What is required: In the records below, find the line containing "const reach = new" and the line containing "bpy.data.objects.remove(obj)"; please repeat exactly the lines from one to the other, both included, and nothing more.
===== Extracted entries
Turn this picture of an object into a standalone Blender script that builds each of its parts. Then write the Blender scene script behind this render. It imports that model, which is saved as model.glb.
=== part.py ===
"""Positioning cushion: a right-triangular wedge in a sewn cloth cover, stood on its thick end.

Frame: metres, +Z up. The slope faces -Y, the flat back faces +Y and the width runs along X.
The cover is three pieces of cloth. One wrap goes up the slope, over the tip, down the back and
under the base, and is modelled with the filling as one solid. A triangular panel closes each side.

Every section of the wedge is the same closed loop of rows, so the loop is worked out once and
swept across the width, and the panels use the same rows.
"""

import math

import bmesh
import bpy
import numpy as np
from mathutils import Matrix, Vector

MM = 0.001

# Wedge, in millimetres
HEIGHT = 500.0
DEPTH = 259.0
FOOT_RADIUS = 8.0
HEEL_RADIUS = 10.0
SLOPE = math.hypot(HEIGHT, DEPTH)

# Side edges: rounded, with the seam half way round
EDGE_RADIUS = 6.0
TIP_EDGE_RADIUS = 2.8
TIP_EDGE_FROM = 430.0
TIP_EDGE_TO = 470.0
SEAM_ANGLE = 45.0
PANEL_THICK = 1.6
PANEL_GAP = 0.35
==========
===== Extracted entries
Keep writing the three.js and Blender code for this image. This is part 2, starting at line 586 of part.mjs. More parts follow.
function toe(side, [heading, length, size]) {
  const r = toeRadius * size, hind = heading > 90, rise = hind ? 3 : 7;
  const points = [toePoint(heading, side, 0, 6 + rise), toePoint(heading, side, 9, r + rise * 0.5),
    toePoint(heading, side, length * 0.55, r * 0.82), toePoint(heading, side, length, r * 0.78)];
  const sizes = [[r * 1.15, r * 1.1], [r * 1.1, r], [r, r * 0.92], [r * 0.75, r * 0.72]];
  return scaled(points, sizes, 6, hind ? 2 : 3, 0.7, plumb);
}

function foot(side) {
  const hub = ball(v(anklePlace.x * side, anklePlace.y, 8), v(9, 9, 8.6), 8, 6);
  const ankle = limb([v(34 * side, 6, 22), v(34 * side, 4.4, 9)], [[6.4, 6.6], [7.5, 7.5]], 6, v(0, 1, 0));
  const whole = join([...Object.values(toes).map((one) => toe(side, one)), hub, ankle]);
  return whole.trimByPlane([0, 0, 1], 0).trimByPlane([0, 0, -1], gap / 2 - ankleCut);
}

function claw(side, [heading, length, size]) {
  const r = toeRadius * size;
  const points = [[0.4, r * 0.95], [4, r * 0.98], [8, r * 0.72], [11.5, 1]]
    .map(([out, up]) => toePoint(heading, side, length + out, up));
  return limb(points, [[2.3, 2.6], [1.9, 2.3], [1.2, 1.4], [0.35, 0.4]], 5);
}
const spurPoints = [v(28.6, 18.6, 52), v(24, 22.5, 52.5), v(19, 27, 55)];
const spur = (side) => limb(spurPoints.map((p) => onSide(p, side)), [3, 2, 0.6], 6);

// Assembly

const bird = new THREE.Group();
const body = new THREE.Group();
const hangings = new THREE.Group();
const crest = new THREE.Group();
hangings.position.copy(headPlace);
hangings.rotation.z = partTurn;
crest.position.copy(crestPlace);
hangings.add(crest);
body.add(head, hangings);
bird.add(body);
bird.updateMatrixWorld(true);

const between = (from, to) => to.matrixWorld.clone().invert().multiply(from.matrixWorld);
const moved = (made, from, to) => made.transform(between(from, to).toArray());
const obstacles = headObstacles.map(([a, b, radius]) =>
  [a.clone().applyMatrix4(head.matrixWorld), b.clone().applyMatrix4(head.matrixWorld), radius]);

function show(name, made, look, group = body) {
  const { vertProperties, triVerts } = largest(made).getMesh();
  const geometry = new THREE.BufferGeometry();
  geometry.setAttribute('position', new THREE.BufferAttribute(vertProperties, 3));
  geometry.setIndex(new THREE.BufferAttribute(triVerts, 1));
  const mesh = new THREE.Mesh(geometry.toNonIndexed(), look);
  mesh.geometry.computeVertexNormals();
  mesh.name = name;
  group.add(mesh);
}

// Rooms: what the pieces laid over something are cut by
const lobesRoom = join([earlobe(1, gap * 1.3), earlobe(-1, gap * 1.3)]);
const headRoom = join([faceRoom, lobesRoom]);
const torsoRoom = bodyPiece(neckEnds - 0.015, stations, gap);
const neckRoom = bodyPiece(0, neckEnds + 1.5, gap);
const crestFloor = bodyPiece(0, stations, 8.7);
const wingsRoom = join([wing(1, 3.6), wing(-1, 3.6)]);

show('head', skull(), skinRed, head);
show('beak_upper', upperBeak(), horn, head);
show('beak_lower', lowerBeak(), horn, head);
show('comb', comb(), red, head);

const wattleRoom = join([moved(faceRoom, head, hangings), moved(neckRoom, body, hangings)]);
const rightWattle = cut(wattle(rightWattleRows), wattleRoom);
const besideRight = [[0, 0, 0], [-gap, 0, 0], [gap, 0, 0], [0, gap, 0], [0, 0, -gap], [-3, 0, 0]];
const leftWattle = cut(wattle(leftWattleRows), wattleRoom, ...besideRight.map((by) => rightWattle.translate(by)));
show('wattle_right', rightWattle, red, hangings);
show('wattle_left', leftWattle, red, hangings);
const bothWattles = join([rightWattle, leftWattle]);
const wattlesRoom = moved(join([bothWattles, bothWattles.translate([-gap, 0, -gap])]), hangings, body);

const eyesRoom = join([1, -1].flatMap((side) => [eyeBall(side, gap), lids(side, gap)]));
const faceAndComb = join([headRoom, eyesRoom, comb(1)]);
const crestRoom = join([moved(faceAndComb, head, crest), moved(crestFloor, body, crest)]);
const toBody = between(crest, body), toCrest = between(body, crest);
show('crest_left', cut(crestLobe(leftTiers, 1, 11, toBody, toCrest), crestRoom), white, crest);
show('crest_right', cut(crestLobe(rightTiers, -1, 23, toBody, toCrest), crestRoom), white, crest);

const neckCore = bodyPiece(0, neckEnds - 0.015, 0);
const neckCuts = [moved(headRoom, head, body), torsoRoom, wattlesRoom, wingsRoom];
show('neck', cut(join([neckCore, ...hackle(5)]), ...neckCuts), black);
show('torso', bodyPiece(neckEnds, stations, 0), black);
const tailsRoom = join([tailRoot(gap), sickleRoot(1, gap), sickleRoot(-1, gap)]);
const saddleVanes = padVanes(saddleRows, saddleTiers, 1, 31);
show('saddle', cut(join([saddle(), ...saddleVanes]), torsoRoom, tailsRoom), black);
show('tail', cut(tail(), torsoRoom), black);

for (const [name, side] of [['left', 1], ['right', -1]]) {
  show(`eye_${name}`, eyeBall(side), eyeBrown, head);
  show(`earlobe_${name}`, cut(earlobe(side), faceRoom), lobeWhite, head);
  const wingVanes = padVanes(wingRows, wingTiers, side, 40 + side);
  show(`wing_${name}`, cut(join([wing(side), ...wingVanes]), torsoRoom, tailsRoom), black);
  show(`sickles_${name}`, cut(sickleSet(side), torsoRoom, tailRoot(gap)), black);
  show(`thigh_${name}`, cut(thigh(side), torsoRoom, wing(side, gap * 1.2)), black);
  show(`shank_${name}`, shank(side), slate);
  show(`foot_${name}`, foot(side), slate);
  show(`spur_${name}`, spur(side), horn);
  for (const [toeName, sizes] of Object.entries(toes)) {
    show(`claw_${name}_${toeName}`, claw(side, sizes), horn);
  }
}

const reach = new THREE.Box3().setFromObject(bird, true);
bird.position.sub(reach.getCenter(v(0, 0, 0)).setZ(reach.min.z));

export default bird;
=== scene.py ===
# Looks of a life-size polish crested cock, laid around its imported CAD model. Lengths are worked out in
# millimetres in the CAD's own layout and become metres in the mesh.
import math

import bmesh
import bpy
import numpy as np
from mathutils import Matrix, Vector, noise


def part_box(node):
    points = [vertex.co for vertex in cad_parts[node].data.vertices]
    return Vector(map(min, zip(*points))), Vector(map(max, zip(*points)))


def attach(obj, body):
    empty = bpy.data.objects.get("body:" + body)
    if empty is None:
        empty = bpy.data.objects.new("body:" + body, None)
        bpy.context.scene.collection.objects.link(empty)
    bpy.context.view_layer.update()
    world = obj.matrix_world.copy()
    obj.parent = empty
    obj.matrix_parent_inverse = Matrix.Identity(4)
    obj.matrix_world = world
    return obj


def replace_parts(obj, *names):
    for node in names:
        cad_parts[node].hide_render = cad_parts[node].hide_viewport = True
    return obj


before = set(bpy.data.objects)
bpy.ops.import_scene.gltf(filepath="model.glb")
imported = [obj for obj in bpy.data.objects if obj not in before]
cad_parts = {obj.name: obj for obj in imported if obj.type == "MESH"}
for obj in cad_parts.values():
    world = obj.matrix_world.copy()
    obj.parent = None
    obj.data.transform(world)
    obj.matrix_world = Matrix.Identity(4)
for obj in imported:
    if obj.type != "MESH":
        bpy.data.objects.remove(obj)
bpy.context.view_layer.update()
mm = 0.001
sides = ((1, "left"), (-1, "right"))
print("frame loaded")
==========
Exercise answer:
const reach = new THREE.Box3().setFromObject(bird, true);
bird.position.sub(reach.getCenter(v(0, 0, 0)).setZ(reach.min.z));

export default bird;
=== scene.py ===
# Looks of a life-size polish crested cock, laid around its imported CAD model. Lengths are worked out in
# millimetres in the CAD's own layout and become metres in the mesh.
import math

import bmesh
import bpy
import numpy as np
from mathutils import Matrix, Vector, noise


def part_box(node):
    points = [vertex.co for vertex in cad_parts[node].data.vertices]
    return Vector(map(min, zip(*points))), Vector(map(max, zip(*points)))


def attach(obj, body):
    empty = bpy.data.objects.get("body:" + body)
    if empty is None:
        empty = bpy.data.objects.new("body:" + body, None)
        bpy.context.scene.collection.objects.link(empty)
    bpy.context.view_layer.update()
    world = obj.matrix_world.copy()
    obj.parent = empty
    obj.matrix_parent_inverse = Matrix.Identity(4)
    obj.matrix_world = world
    return obj


def replace_parts(obj, *names):
    for node in names:
        cad_parts[node].hide_render = cad_parts[node].hide_viewport = True
    return obj


before = set(bpy.data.objects)
bpy.ops.import_scene.gltf(filepath="model.glb")
imported = [obj for obj in bpy.data.objects if obj not in before]
cad_parts = {obj.name: obj for obj in imported if obj.type == "MESH"}
for obj in cad_parts.values():
    world = obj.matrix_world.copy()
    obj.parent = None
    obj.data.transform(world)
    obj.matrix_world = Matrix.Identity(4)
for obj in imported:
    if obj.type != "MESH":
        bpy.data.objects.remove(obj)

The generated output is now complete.